Pointer networks are a clever design developed by Vinyals et al. in this paper. Like transformers, their architecture permits a variable input size, in which each input is a set or tokens, each containing a D-dimensional representation of some features. However, pointer networks are powerful because they use an attention-based mechanism to generate sequential output from a variable length output set (the output set is usually comprised of the input tokens). This is why I am using pointer networks for dominoes - they can generate a sequence of dominoes from a "hand" with variable numbers of dominoes in it, which is exactly what an agent needs to do to play dominoes well. Additionally, pointer networks can solve complex combinatorial problems like the traveling salesman problem, which I'll explore in the third part of this series.
In this file, I introduce how pointer networks work, explain how I've varied the architecture a bit from the original paper, and demonstrate their performance on a toy problem in which they have to sort dominoes. The figures in this file are all generated by a single python script which takes about 5 minutes to run if you have a GPU. To generate the figures yourself, run this command:
python experiments/pointerDemonstration.py
The toy problem requires pointer networks to sort dominoes by the value on each dominoe given a random set of dominoes in random order. Due to the magic (engineering) of pointer networks, it can do this on input data with a variable set size. Since it's a simple problem, the pointer network learns the task in just a few minutes.
As a means of testing whether the network really learns the values of dominoes rather than just learning a lookup table of inputs to outputs, the training set includes only 2/3rds of the possible dominoes, but the testing is done with all of them.
A full set of dominoes is a set of paired values (combinations with
replacement) of the integers from 0 to highestDominoe. Therefore, the input
to the network is represented as a two-hot tensor stack in which each 1 in
the tensor represents the values on the dominoe.
The first highestDominoe+1 elements represent the first value of the dominoe
and the second highestDominoe+1 elements represent the second value of the
dominoe. Here are some examples for highestDominoe = 3:
(0 | 0): [1, 0, 0, 0, 1, 0, 0, 0] value: 0
(0 | 1): [1, 0, 0, 0, 0, 1, 0, 0] value: 1
(0 | 2): [1, 0, 0, 0, 0, 0, 1, 0] value: 2
(0 | 3): [1, 0, 0, 0, 0, 0, 0, 1] value: 3
(1 | 0): [0, 1, 0, 0, 1, 0, 0, 0] value: 1
(2 | 1): [0, 0, 1, 0, 0, 1, 0, 0] value: 3
Dominoes with non-equal value pairs (e.g. (1 | 2)) are represented in the
dataset in both directions (the (2 | 1) representation is included).
The value of each dominoe is the sum of the two values on the dominoe. For
example, the dominoe (1 | 2) has value 3. The task of this toy problem is
to sort dominoes based on their value, from highest to lowest, and output them
in order using a pointer network. Note that some dominoes have equal value in
a set, but because the dominoes are always initialized in the same order,
equal value dominoes are always sorted in the same way.

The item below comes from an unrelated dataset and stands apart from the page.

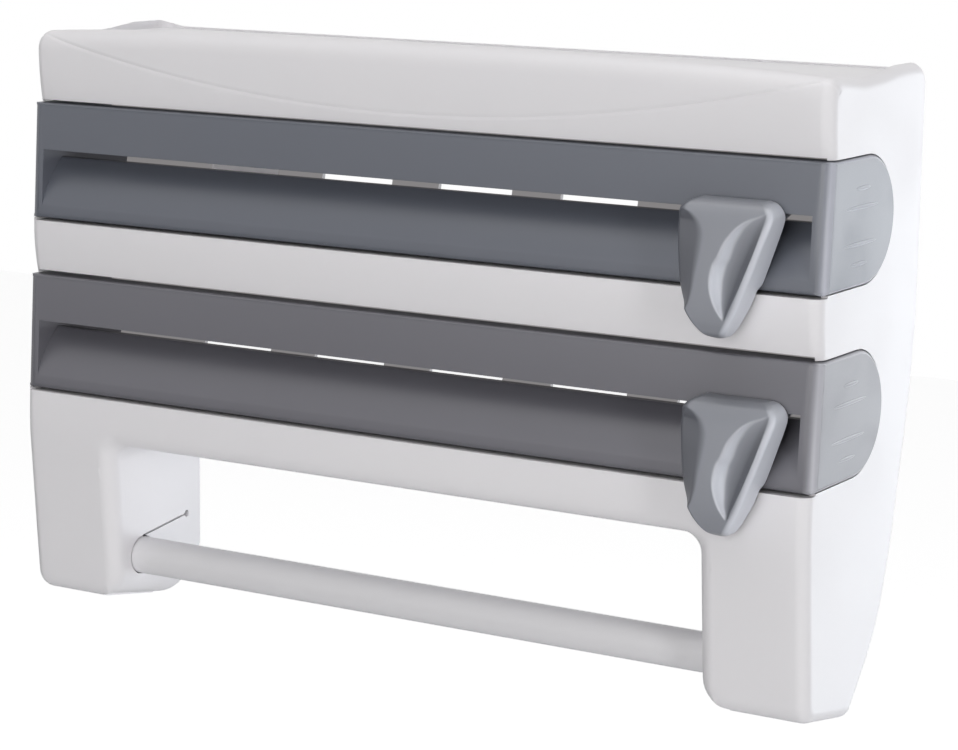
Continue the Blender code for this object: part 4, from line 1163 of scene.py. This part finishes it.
        def on_corner(first: Vector, second: Vector) -> float:
            """1 for an edge of the inner wall near the floor, 0 for the others."""
            on_wall = abs(first.x - inner) < MERGE and abs(second.x - inner) < MERGE
            return float(on_wall and max(first.z, second.z) < floor)

        round_edges(hollow, self.foot_corner - self.wall, self.arc, on_corner)
        carve(shell, hollow)
        low, high = sorted((side.value * (lv.gap_half - OVERRUN), side.value * (self.half - self.wall * 2)))
        rear = lv.leg(lv.gap_top) + self.inner_depth
        carve(shell, block((low, rear, lv.leg_foot + self.wall * 2), (high, OVERRUN, lv.gap_top - self.wall)))

    def add_seat(self, shell: bpy.types.Object, side: Side) -> None:
        """Adds the bar's blind socket in one leg, and the slit and relief hole that let the wall give.

        Args:
            shell: the housing.
            side: which leg.
        """
        lv = LEVELS
        bar = (lv.bar_y, lv.bar_z)
        depth = lv.gap_half + self.seat_depth
        mouth, wall, bottom, boss = (side.value * x for x in (
            lv.gap_half - OVERRUN, lv.gap_half + self.wall / 2, depth, depth + self.seat_wall))
        carve(shell, rod(self.seat_bore + self.seat_wall, (wall, *bar), (boss, *bar)), join=True)
        carve(shell, rod(self.seat_bore, (mouth, *bar), (bottom, *bar)))
        low, high = sorted((mouth, side.value * (lv.gap_half + self.wall * 2)))
        first = Vector((lv.bar_y, lv.bar_z + self.seat_bore - self.slit_width / 2))
        last = first + Vector((self.slit_length, self.slit_rise))
        up = Vector((0, self.slit_width))
        carve(shell, prism([first, last, last + up, first + up], Axis.X, low, high))
        hole = last + up / 2
        carve(shell, rod(self.slit_hole, (low, *hole), (high, *hole), steps=24))

    def seen_edge(self, middle: Vector) -> float:
        """Share of rounding: all of it on the bands' front edges, the drawers' notches and the shelf's rim.

        Args:
            middle: middle of the edge.
        Returns:
            The share.
        """
        lv = LEVELS
        levels = [tier.top + tier.slack for tier in Tier]
        levels += [lv.foot_of(tier) - self.foot_gap for tier in Tier]
        at_level = min(abs(middle.z - level) for level in levels) < self.soft_edge
        on_band = at_level and middle.y < lv.face(middle.z) + self.edge
        on_notch = abs(middle.x) > self.half - self.soft_edge and -lv.depth < middle.y < -lv.rear_sweep / 2
        return float(on_band or on_notch or middle.z > lv.shelf - self.soft_edge)

    def build(self, finish: bpy.types.Material) -> None:
        """Makes the shell and hands it over in place of its CAD node.

        Args:
            finish: its finish.
        """
        shell = self.make_block()
        for cut in (self.cut_bays, self.cut_chambers, self.cut_shelf, self.cut_gap):
            cut(shell)
        for side in Side:
            self.hollow_leg(shell, side)
            self.add_seat(shell, side)
        soften(shell, self.soft_edge, self.seen_edge, kept_below=LEVELS.foot_of(Tier.LOWER) - self.wall)
        smooth(shell)
        hand_over(shell, finish, "housing", "white_plastic", "housing")


def drawer_outline(tier: Tier, extra: float, forward: float, steps: int = 48) -> list[Vector]:
    """D-shaped end of a drawer (y, z): a leaning face, flat top and bottom, and a half round rear.

    Args:
        tier: the drawer.
        extra: how much larger it is at the top, the foot and the rear.
        forward: how far the face is moved to the front.
        steps: pieces in the round rear.
    Returns:
        The outline's points.
    """
    foot = LEVELS.foot_of(tier)
    half = LEVELS.drawer_height / 2
    centre = Vector((LEVELS.face(tier.top) + Drawer.straight, tier.top - half))
    points = [Vector((LEVELS.face(tier.top) - forward, tier.top + extra)),
              Vector((LEVELS.face(foot) - forward, foot - extra))]
    return points + arc(centre, half + extra, -QUARTER, QUARTER, steps)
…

The target is represented as a list of integers corresponding to the arg sort
of the dominoe values for each hand. As an example, if a hand was composed of
the 6 dominoes shown above as an example, the target is [5,3,2,4,1,0].

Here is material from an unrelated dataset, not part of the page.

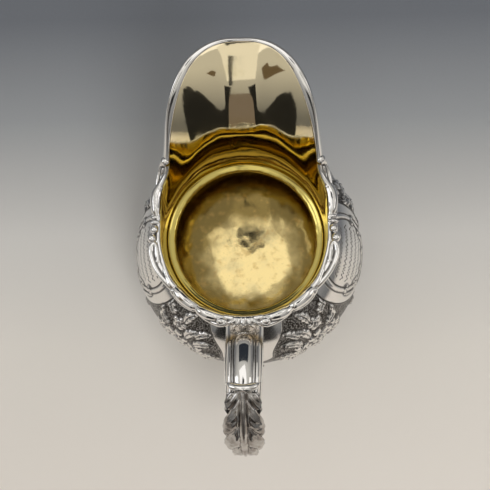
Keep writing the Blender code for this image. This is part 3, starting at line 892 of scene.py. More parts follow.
def tube(line, radii, sides=14):
    """Points and faces of a closed round strand along a line, with rounded ends."""
    line = np.asarray(line, float)
    along = unit(np.gradient(line, axis=0))
    side = unit(np.cross(along, np.roll(along[0], 1) + (0.31, 0.17, 0.23)))
    side = unit(side - np.einsum("ij,ij->i", side, along)[:, None] * along)
    other = np.cross(along, side)
    turns = np.linspace(0, 2 * math.pi, sides, endpoint=False)
    ends = []
    for end, way in ((0, -1), (-1, 1)):
        for share in (0.35, 0.70, 0.92):
            middle = line[end] + way * share * radii[end] * along[end]
            ends.append((middle, radii[end] * math.sqrt(1 - share**2), side[end], other[end]))
    body = list(zip(line, radii, side, other))
    rows = [ends[2], ends[1], ends[0], *body, *ends[3:]]
    rings = [m + r * (np.cos(turns)[:, None] * u + np.sin(turns)[:, None] * v) for m, r, u, v in rows]
    points = np.vstack(rings + [rows[0][0][None], rows[-1][0][None]])
    count = len(rows) * sides
    quads = grid_quads(len(rows), sides, closed_across=True)
    ring = np.arange(sides)
    last = count - sides + ring
    near_tip = np.stack([ring, np.full(sides, count), np.roll(ring, -1)], axis=1)
    far_tip = np.stack([np.roll(last, -1), np.full(sides, count + 1), last], axis=1)
    return points, quads, np.vstack([near_tip, far_tip])


def merged(name, strands, voxel=0.00017, rounds=5):
    """One smooth solid from overlapping strands, each a line with its radii."""
    points = []
    quads = []
    caps = []
    first = 0
    for line, radii in strands:
        part_points, part_quads, part_caps = tube(line, radii)
        points.append(part_points)
        quads.append(part_quads + first)
        caps.extend(part_caps + first)
        first += len(part_points)
    rough = quad_mesh(name, np.vstack(points), np.vstack(quads), caps)
    size = voxel
    return finished_mesh(
        rough,
        ("REMESH", {"mode": "VOXEL", "voxel_size": size}),
        ("SMOOTH", {"factor": 0.5, "iterations": rounds}),
    )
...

The pointer network architecture consists of two stages, an encoder and a decoder. The encoder generates an embedding of each element of an input sequence, along with a context vector that describes the state of the whole set of inputs. The decoder first updates the context vector based on the last output of the network, then it chooses one of the input elements to output next by combining the embedded representations with the context vector.
In the original paper by Vinyals et al., the encoder is an LSTM RNN. In this implementation, I have replaced the LSTM with a transfomer. The context vector is just a sum of the transformed input representations.
The decoder stage first updates the context vector. In the original paper, this is performed with a second RNN in which the context vector is equivalent to the hidden state (or cell state, depending on which RNN is used). Here, I replace it with a "multi-context transformer", in which the transformer receives some inputs to be transformed and some inputs that are purely used for context. Those "context inputs" are used to generate keys and value but not queries, and so are not transformed. The transformer uses distinct matrices to transform the main inputs and context inputs into keys and values, so it can learn a different code for each kind of input. For more detail, see the code to the multi-context transformer.
Finally, a pointer attention module combines the new context vector with the encoded representations to choose one of the inputs as the next output. This is done however many times is requested.
As is common in the literature, previously chosen inputs are masked so the output is a permutation of the inputs.
To train the network, I used the Adam optimizer with
Testing is exactly the same as training, except the remaining 1/3 of dominoe pairs are returned to the dataset.
The main result of the problem is shown here:
As you can see, the network quickly learns to sort dominoes by their value effectively. Pretty cool! The fact that the loss asymptotes to around 5 is due to the fact that some dominoes have the same value, but the target expects them to be sorted a consistent way. This loss is just the average loss expected from the few choices that should be swapped in each batch, and the value used to mask the choice in log-softmax (the log-score of a masked option is close to -100 and the chosen option is usually closer to 0).
To show that the network performs the task correctly (albeit not knowing how to sort equal value dominoes) I also made a plot showing the fraction of properly sorted hands throughout training and during testing.
As you can see, the network quickly learns to sort the dominoes and does it almost perfectly in just a few epochs. Since this is just a toy problem for illustrating the pointer networks, I'm not invested in fixing the equal-value sorting issue, so happy to leave it as it is. (I'm also more interested in the reinforcement learning formulation of the problem, which is more flexible and doesn't have this preference of sort order).